Automakers are flocking to the Formula E electric racing series. BMW recently announced that it would step up its involvement in the series, while rival Mercedes-Benz will ditch the German DTM race series in order to free up resources to join Formula E. Then came the bombshell announcement that Porsche would end its successful Le Mans program, and race in Formula E instead.
Even Ferrari, which doesn’t have any plans to sell electric cars, looked like a possibility at one point. Last year, CEO Sergio Marchionne said Ferrari planned to enter Formula E at some point. He has apparently changed his mind, though, recently telling Motorsport.com that Ferrari won’t join after all.

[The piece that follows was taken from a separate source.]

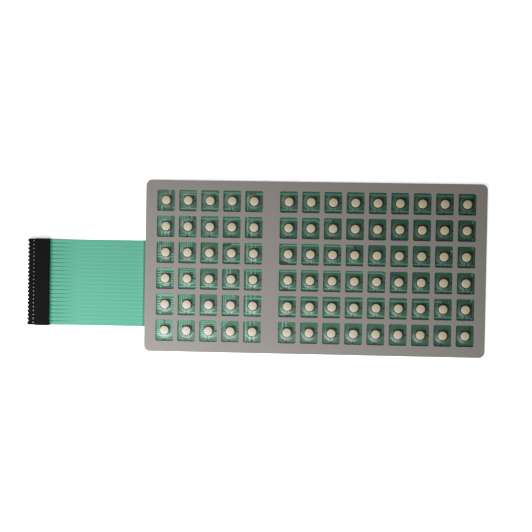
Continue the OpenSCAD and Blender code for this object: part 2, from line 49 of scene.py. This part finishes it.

But Marchionne is also head of Fiat Chrysler Automobiles (FCA), which is still more or less Ferrari’s parent company even after a stock sale separated the two entities on paper. Marchionne said one of FCA’s other brands may enter Formula E instead.
“However, we are thinking of doing so as FCA,” Marchionne said of a Formula E entry. “And if we will enter, with one of the brands from the group, we do not know which one it will be right now.”
Aside from Ferrari, FCA has curtailed its racing efforts lately, so there is no other brand heavily involved in motor sports that would be an obvious choice. Given Dodge’s current obsession with gas guzzling V8 muscle cars, it would be hilarious to see the American brand troll everyone by joining Formula E. But that probably won’t happen. Alfa Romeo has a solid racing history, and performance is a big part of the brand’s marketing, but it has no real electric-car plans either.
But FCA has another storied Italian brand in its lineup. Maserati is also strongly associated with racing, and Marchionne recently said the automaker would begin electrifying its model lineup in 2019, and might sell only electrified cars after that. Even if these new Maseratis are plug-in hybrids rather than all-electric cars, Formula E might be a good way to promote them.
That’s at least a bit more plausible than Ferrari joining Formula E. If Marchionne has his way, Ferrari will never produce an electric car. He once referred to the idea of a Ferrari electric car as an “obscene concept.” What does that make Ferrari’s rumored SUV, then?